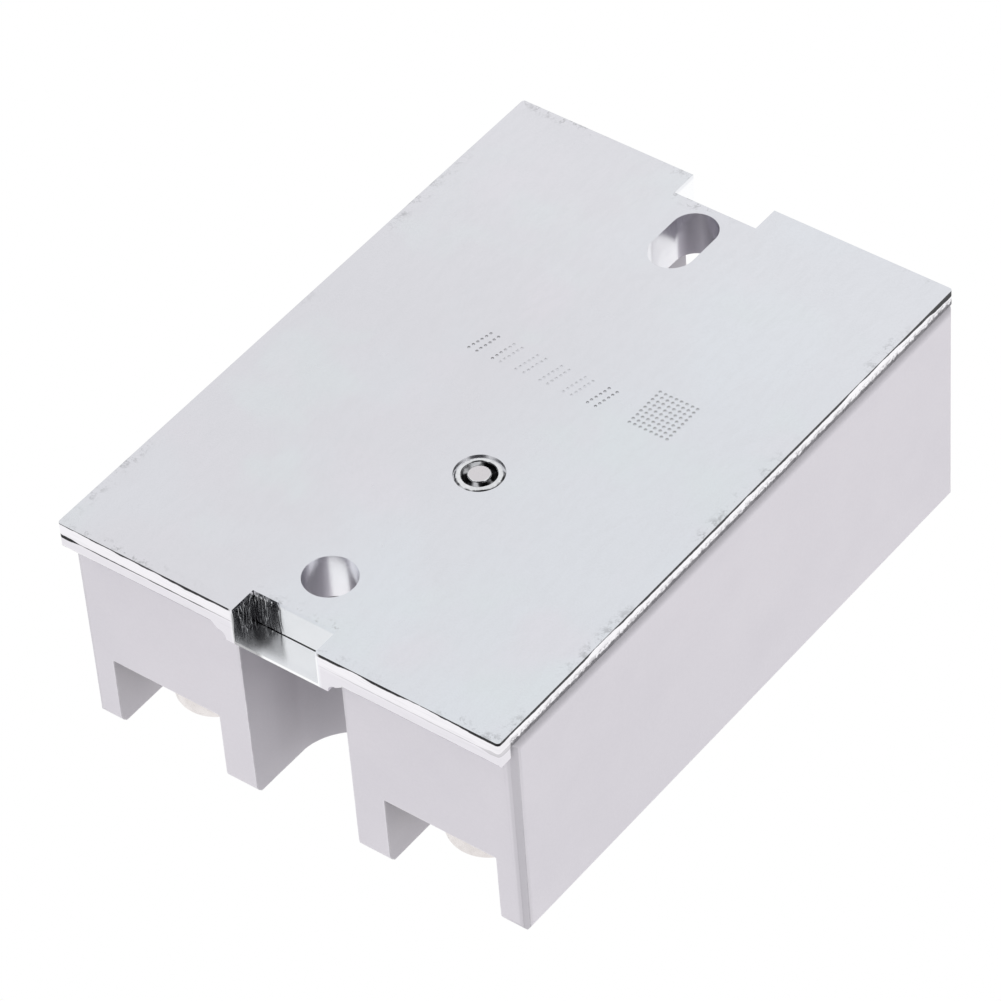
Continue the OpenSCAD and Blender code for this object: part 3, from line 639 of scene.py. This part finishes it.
def make_base_plate():
    plate = prism(rounded_rect(PLATE_W, PLATE_L, PLATE_CORNER, 6), BOSS_Z, TOTAL_H)
    under = box(-30, 30, -40, 40, 0, PLATE_UNDER)
    combine(under, [prism(recess_outline(BOSS_R, s), -5, 40) for s in (-1, 1)])
    cuts = [under]
    for s in (-1, 1):
        cuts.append(box(s * SLAB_W / 2, s * 30, -END_Y, 40, 0, RIM_Z))
        cuts.append(box(-30, 30, s * (PLATE_L / 2 - NOTCH_D), s * 40, 0, PAD_Z))
        cuts.append(box(-NOTCH_W / 2, NOTCH_W / 2, s * (PLATE_L / 2 - NOTCH_D), s * 40, NOTCH_Z, 30))
    cuts.append(prism(circle(0, -HOLE_Y, HOLE_R, 64), 15, 30))
    half = (SLOT_L - SLOT_W) / 2
    slot = arc(0, HOLE_Y + half, SLOT_W / 2, 0, 180, 28) + arc(0, HOLE_Y - half, SLOT_W / 2, 180, 360, 28)
    cuts.append(prism(slot, 15, 30))
    cuts.append(lathe([(0, -9), (1.22, -9), (1.22, -1.0), (2.1, -0.06), (2.16, 0.0), (2.3, 0.4), (0, 0.4)],
                      RIVET.x, RIVET.y, TOTAL_H))
    combine(plate, cuts)

    # small web where the near boss meets the underside of the end lip
    webs = []
    for sx, sy in CORNERS[:2]:
        curve = arc(BOSS_R + 0.8, PLATE_UNDER - 0.8, 0.8, 90, 180, 6)
        corners = [(BOSS_R - 0.3, PLATE_UNDER + 0.3), (BOSS_R + 0.8, PLATE_UNDER + 0.3)]
        corners += curve + [(BOSS_R - 0.3, PLATE_UNDER - 0.8)]
        outline = [(sx * x, z) for x, z in corners]
        y0, y1 = sorted((sy * (END_Y + 0.01), sy * PLATE_L / 2))
        webs.append(prism(outline, y0, y1, "Y"))
    combine(plate, webs, "UNION")

    # the foot of the near end's lip is rolled over, less and less towards the boss, and its outer
    # corner is rounded off
    rolls = []
    for sx, sy in CORNERS[:2]:
        bm = bmesh.new()
        ends = []
        for x, r in ((BOSS_R + 0.85, 0.03), (BOSS_R + 1.5, 0.75), (PLATE_W / 2 + 0.5, 0.75)):
            edge = arc(PLATE_L / 2 - r, PLATE_UNDER + r, r, -90, 0, 7)
            edge += [(PLATE_L / 2 + 0.3, PLATE_UNDER + r), (PLATE_L / 2 + 0.3, PLATE_UNDER - 0.3),
                     (PLATE_L / 2 - r, PLATE_UNDER - 0.3)]
            ends.append([bm.verts.new((sx * x, sy * y, z)) for y, z in edge])
        for a, b in zip(ends, ends[1:]):
            for i in range(len(a)):
                j = (i + 1) % len(a)
                bm.faces.new((a[i], a[j], b[j], b[i]))
        bm.faces.new(ends[0])
        bm.faces.new(list(reversed(ends[-1])))
        rolls.append(new_object("roll", bm))
        outline = arc(PLATE_W / 2 - 0.4, PLATE_UNDER + 0.4, 0.4, -90, 0, 7)
        outline += [(PLATE_W / 2 + 0.3, PLATE_UNDER + 0.4), (PLATE_W / 2 + 0.3, PLATE_UNDER - 0.3),
                    (PLATE_W / 2 - 0.4, PLATE_UNDER - 0.3)]
        y0, y1 = sorted((sy * (END_Y - 0.5), sy * (PLATE_L / 2 + 0.5)))
        rolls.append(prism([(sx * x, z) for x, z in outline], y0, y1, "Y"))
    combine(plate, rolls)
    clean(plate)

    def rule(p, convex):
        x, y, z = abs(p.x), abs(p.y), p.z
        if math.hypot(p.x - RIVET.x, p.y - RIVET.y) < 3 or z < PAD_Z + 0.1:
            return 0.0
        if not convex:
            return 0.4 if x < NOTCH_W / 2 + 0.1 and abs(y - (PLATE_L / 2 - NOTCH_D)) < 0.1 else 0.0
        if z > TOTAL_H - 0.02:
            if x > PLATE_W / 2 - 0.4 or y > PLATE_L / 2 - 0.4:
                return 0.6
            return 0.3
        if y > PLATE_L / 2 - 0.4 or x > PLATE_W / 2 - 0.4:
            return 0.35
        return 0.0

    round_edges(plate, 0.3, rule, segments=4, angle=35)

    # peened dots: a row of slanted dotted strokes, and a plain lattice
    spots = []
    for i in range(6):
        left = -7.0 + i * 2.4
        for stroke in (0.0, 0.8):
            for k in range(6):
                spots.append((left + stroke + 0.10 * k, 3.55 + 0.46 * k, 0.13))
    for i in range(8):
        for j in range(9):
            spots.append((9.2 + i * 0.53, 3.55 + j * 0.53, 0.14))
    spots = [(x + random.uniform(-0.02, 0.02), y + random.uniform(-0.02, 0.02), r) for x, y, r in spots]
    dots = [lathe([(0, -0.07), (r * 0.6, -0.05), (r, 0.0), (r * 1.08, 0.03), (0, 0.03)], x, y, TOTAL_H, 8)
            for x, y, r in spots]
    combine(plate, [join(dots)])
    return finish_mesh(plate, "base_plate_sheet", "relay_body", MATERIALS["base_metal"],
                       ["base_plate"], smooth=38)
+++
WRITTEN EXERCISE: Write out the entire listing exactly.

EXPECTED ANSWER:
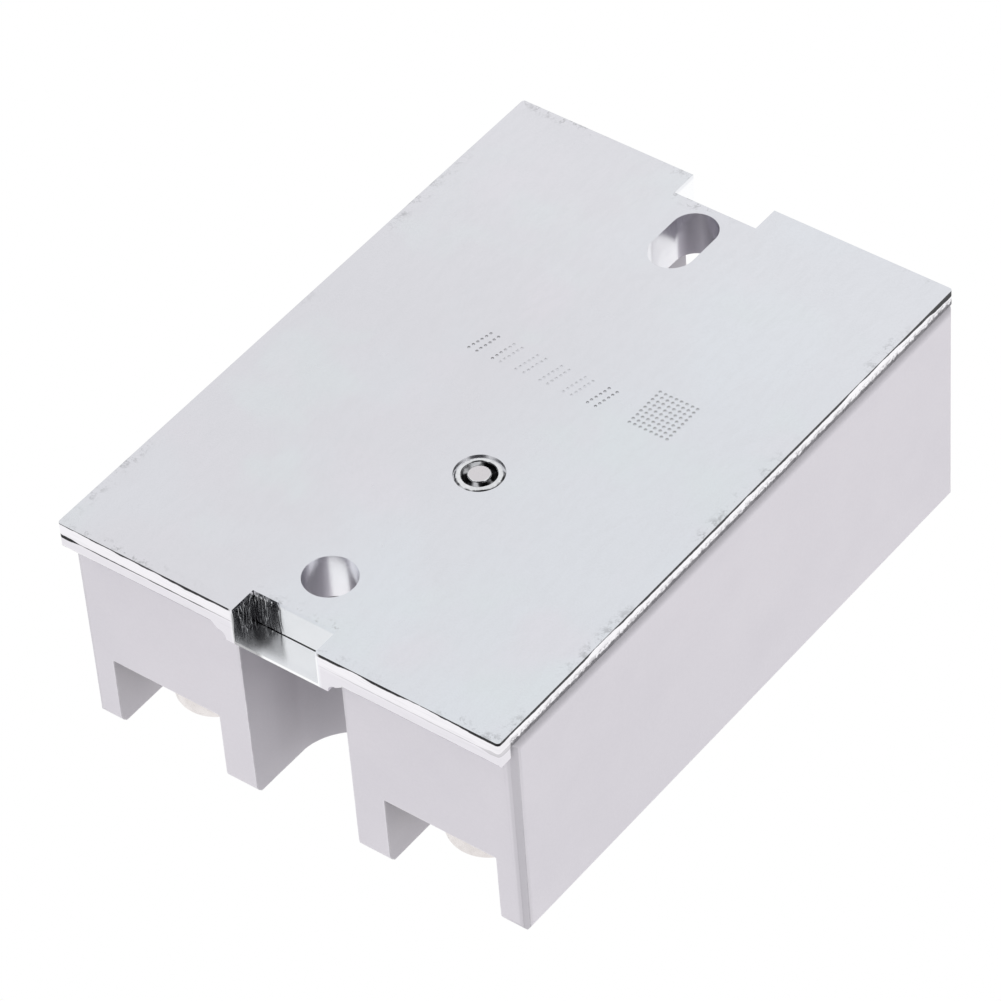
Continue the OpenSCAD and Blender code for this object: part 3, from line 639 of scene.py. This part finishes it.
def make_base_plate():
    plate = prism(rounded_rect(PLATE_W, PLATE_L, PLATE_CORNER, 6), BOSS_Z, TOTAL_H)
    under = box(-30, 30, -40, 40, 0, PLATE_UNDER)
    combine(under, [prism(recess_outline(BOSS_R, s), -5, 40) for s in (-1, 1)])
    cuts = [under]
    for s in (-1, 1):
        cuts.append(box(s * SLAB_W / 2, s * 30, -END_Y, 40, 0, RIM_Z))
        cuts.append(box(-30, 30, s * (PLATE_L / 2 - NOTCH_D), s * 40, 0, PAD_Z))
        cuts.append(box(-NOTCH_W / 2, NOTCH_W / 2, s * (PLATE_L / 2 - NOTCH_D), s * 40, NOTCH_Z, 30))
    cuts.append(prism(circle(0, -HOLE_Y, HOLE_R, 64), 15, 30))
    half = (SLOT_L - SLOT_W) / 2
    slot = arc(0, HOLE_Y + half, SLOT_W / 2, 0, 180, 28) + arc(0, HOLE_Y - half, SLOT_W / 2, 180, 360, 28)
    cuts.append(prism(slot, 15, 30))
    cuts.append(lathe([(0, -9), (1.22, -9), (1.22, -1.0), (2.1, -0.06), (2.16, 0.0), (2.3, 0.4), (0, 0.4)],
                      RIVET.x, RIVET.y, TOTAL_H))
    combine(plate, cuts)

    # small web where the near boss meets the underside of the end lip
    webs = []
    for sx, sy in CORNERS[:2]:
        curve = arc(BOSS_R + 0.8, PLATE_UNDER - 0.8, 0.8, 90, 180, 6)
        corners = [(BOSS_R - 0.3, PLATE_UNDER + 0.3), (BOSS_R + 0.8, PLATE_UNDER + 0.3)]
        corners += curve + [(BOSS_R - 0.3, PLATE_UNDER - 0.8)]
        outline = [(sx * x, z) for x, z in corners]
        y0, y1 = sorted((sy * (END_Y + 0.01), sy * PLATE_L / 2))
        webs.append(prism(outline, y0, y1, "Y"))
    combine(plate, webs, "UNION")

    # the foot of the near end's lip is rolled over, less and less towards the boss, and its outer
    # corner is rounded off
    rolls = []
    for sx, sy in CORNERS[:2]:
        bm = bmesh.new()
        ends = []
        for x, r in ((BOSS_R + 0.85, 0.03), (BOSS_R + 1.5, 0.75), (PLATE_W / 2 + 0.5, 0.75)):
            edge = arc(PLATE_L / 2 - r, PLATE_UNDER + r, r, -90, 0, 7)
            edge += [(PLATE_L / 2 + 0.3, PLATE_UNDER + r), (PLATE_L / 2 + 0.3, PLATE_UNDER - 0.3),
                     (PLATE_L / 2 - r, PLATE_UNDER - 0.3)]
            ends.append([bm.verts.new((sx * x, sy * y, z)) for y, z in edge])
        for a, b in zip(ends, ends[1:]):
            for i in range(len(a)):
                j = (i + 1) % len(a)
                bm.faces.new((a[i], a[j], b[j], b[i]))
        bm.faces.new(ends[0])
        bm.faces.new(list(reversed(ends[-1])))
        rolls.append(new_object("roll", bm))
        outline = arc(PLATE_W / 2 - 0.4, PLATE_UNDER + 0.4, 0.4, -90, 0, 7)
        outline += [(PLATE_W / 2 + 0.3, PLATE_UNDER + 0.4), (PLATE_W / 2 + 0.3, PLATE_UNDER - 0.3),
                    (PLATE_W / 2 - 0.4, PLATE_UNDER - 0.3)]
        y0, y1 = sorted((sy * (END_Y - 0.5), sy * (PLATE_L / 2 + 0.5)))
        rolls.append(prism([(sx * x, z) for x, z in outline], y0, y1, "Y"))
    combine(plate, rolls)
    clean(plate)

    def rule(p, convex):
        x, y, z = abs(p.x), abs(p.y), p.z
        if math.hypot(p.x - RIVET.x, p.y - RIVET.y) < 3 or z < PAD_Z + 0.1:
            return 0.0
        if not convex:
            return 0.4 if x < NOTCH_W / 2 + 0.1 and abs(y - (PLATE_L / 2 - NOTCH_D)) < 0.1 else 0.0
        if z > TOTAL_H - 0.02:
            if x > PLATE_W / 2 - 0.4 or y > PLATE_L / 2 - 0.4:
                return 0.6
            return 0.3
        if y > PLATE_L / 2 - 0.4 or x > PLATE_W / 2 - 0.4:
            return 0.35
        return 0.0

    round_edges(plate, 0.3, rule, segments=4, angle=35)

    # peened dots: a row of slanted dotted strokes, and a plain lattice
    spots = []
    for i in range(6):
        left = -7.0 + i * 2.4
        for stroke in (0.0, 0.8):
            for k in range(6):
                spots.append((left + stroke + 0.10 * k, 3.55 + 0.46 * k, 0.13))
    for i in range(8):
        for j in range(9):
            spots.append((9.2 + i * 0.53, 3.55 + j * 0.53, 0.14))
    spots = [(x + random.uniform(-0.02, 0.02), y + random.uniform(-0.02, 0.02), r) for x, y, r in spots]
    dots = [lathe([(0, -0.07), (r * 0.6, -0.05), (r, 0.0), (r * 1.08, 0.03), (0, 0.03)], x, y, TOTAL_H, 8)
            for x, y, r in spots]
    combine(plate, [join(dots)])
    return finish_mesh(plate, "base_plate_sheet", "relay_body", MATERIALS["base_metal"],
                       ["base_plate"], smooth=38)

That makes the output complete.